Hepimiz darbeye karşıyız. Burası
demokratik mecralar, Meclis millet iradesinin şekillendiği yer;
burada ortağız. Demokrasi, adalet, hukuk, hakkaniyet, bunlar hepimizin
ortak normları. Demokratik sistemlerin kendisine yönelik tehditlere
karşı kendisini nasıl koruyacağı meselesi ve kimi
zaman Acaba bazı zaafları var mı? tartışması
öteden beri konuşulur, dile getirilir. Demokratik sistemler de tehdidin
kapsamına ve durumuna göre kendini korumaya dönük olan önlemleri yine
Anayasa ve yasalar çerçevesinde almaya çalışır.

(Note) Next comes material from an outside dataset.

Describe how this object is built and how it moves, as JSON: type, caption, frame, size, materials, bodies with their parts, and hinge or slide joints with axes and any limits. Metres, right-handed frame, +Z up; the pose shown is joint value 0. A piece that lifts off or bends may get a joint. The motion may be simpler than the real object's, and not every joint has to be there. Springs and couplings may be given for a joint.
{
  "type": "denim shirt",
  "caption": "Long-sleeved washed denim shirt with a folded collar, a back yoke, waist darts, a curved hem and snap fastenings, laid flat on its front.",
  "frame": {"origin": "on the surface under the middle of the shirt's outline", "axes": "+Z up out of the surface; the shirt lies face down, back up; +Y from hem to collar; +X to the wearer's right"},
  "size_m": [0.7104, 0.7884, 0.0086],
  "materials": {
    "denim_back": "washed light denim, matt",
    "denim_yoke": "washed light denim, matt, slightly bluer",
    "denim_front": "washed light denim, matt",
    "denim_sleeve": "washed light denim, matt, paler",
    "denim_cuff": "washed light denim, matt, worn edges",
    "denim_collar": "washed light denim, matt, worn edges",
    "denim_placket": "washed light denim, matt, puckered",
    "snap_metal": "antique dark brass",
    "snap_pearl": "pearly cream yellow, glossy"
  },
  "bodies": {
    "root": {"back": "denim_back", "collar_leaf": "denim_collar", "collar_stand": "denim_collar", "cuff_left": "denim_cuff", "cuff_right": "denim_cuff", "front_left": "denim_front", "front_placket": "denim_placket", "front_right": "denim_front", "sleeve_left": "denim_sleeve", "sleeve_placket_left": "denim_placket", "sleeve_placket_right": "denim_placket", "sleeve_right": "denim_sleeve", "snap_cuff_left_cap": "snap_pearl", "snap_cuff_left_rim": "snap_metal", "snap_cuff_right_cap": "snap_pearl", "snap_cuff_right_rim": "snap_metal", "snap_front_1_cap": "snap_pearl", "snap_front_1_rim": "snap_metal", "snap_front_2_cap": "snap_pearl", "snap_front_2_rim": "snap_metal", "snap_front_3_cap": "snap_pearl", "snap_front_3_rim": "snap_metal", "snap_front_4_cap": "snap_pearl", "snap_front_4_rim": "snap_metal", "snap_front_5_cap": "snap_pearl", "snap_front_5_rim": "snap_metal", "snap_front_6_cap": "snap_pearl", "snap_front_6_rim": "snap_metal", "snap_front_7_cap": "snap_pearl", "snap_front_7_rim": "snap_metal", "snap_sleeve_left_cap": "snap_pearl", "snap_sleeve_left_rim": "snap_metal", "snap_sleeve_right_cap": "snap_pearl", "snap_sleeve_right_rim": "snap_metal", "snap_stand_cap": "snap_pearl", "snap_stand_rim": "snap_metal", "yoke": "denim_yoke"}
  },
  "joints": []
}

Tabii, bu
tedbirler ne ölçüde gereklidir, ne zaman, nasıl kullanmak gerekir, bunlara
ilişkin şartlar söz konusudur ve siyaset bütün bunları
tartışabilir ancak
(Mikrofon otomatik cihaz tarafından
kapatıldı)
BAŞKAN Tamamlayın lütfen Sayın
Bostancı.
MEHMET NACİ BOSTANCI (Amasya)
demokrasi,
hukuk dediğimiz kavramlar soyut kavramlar değildir. Türkiye bir hukuk
devleti, Türkiyede demokrasi var ve bunun sınırlarını da
Anayasa ve yasalar çiziyor. Eğer Anayasanın ve yasaların
dışında yapılacak herhangi bir iş olursa buyurun, hep
beraber karşı çıkalım. Anayasa ve yasalar çerçevesinde
işler yapılıyorsa bunları elbette siyaseten
tartışalım, fikirlerimizi söyleyelim, kanaatimiz
eleştirmekse eleştirelim ama Anayasanın, yasaların
dışında demokrasiye, özgürlüklere, hukuka aykırı
işler olduğuna ilişkin eleştirilerde de lütfen dikkatli
olalım. Mesele, soyut kavramları somut kurallara dönüştüren
Anayasaya ve yasalara uygun bir şekilde götürebilmektir.
Anayasadan memnun olmayabiliriz -hepimiz memnun
değiliz- beraber değiştirelim -inşallah
değiştiririz de- ama elimizdeki bu, buna uygun bir tarzda demokrasi
ve özgürlükler kendini korumak durumundadır.
Teşekkür ediyorum.
BAŞKAN Teşekkür ederim.
Birleşime beş dakika ara veriyorum.
Kapanma Saati:19.26
BEŞİNCİ OTURUM
Açılma Saati: 19.32
BAŞKAN: Başkan
Vekili Ayşe Nur BAHÇEKAPILI
KÂTİP ÜYELER : Elif Doğan TÜRKMEN (Adana), Ömer SERDAR
(Elâzığ)
-----0-----
BAŞKAN Sayın milletvekilleri, Türkiye
Büyük Millet Meclisinin 116ncı Birleşiminin Beşinci Oturumunu
açıyorum.
403 sıra sayılı Kanun
Tasarısının görüşmelerine kaldığımız
yerden devam edeceğiz.
VI.-
KANUN TASARI VE TEKLİFLERİ İLE KOMİSYONLARDAN GELEN
DİĞER İŞLER (Devam)
A)
Kanun Tasarı ve Teklifleri (Devam)
1.-
Uluslararası İşgücü Kanunu Tasarısı (1/727) ve
Sağlık, Aile, Çalışma ve Sosyal İşler Komisyonu
Raporu (S. Sayısı: 403) (Devam)
BAŞKAN Komisyon? Yok.
Ertelenmiştir.
Gündemimizde başka iş
bulunmadığından, kanun tasarı ve teklifleri ile
komisyonlardan gelen diğer işleri sırasıyla görüşmek
için, 21 Temmuz 2016 Perşembe günü saat 14.00te toplanmak üzere
birleşimi kapatıyorum, iyi akşamlar diliyorum.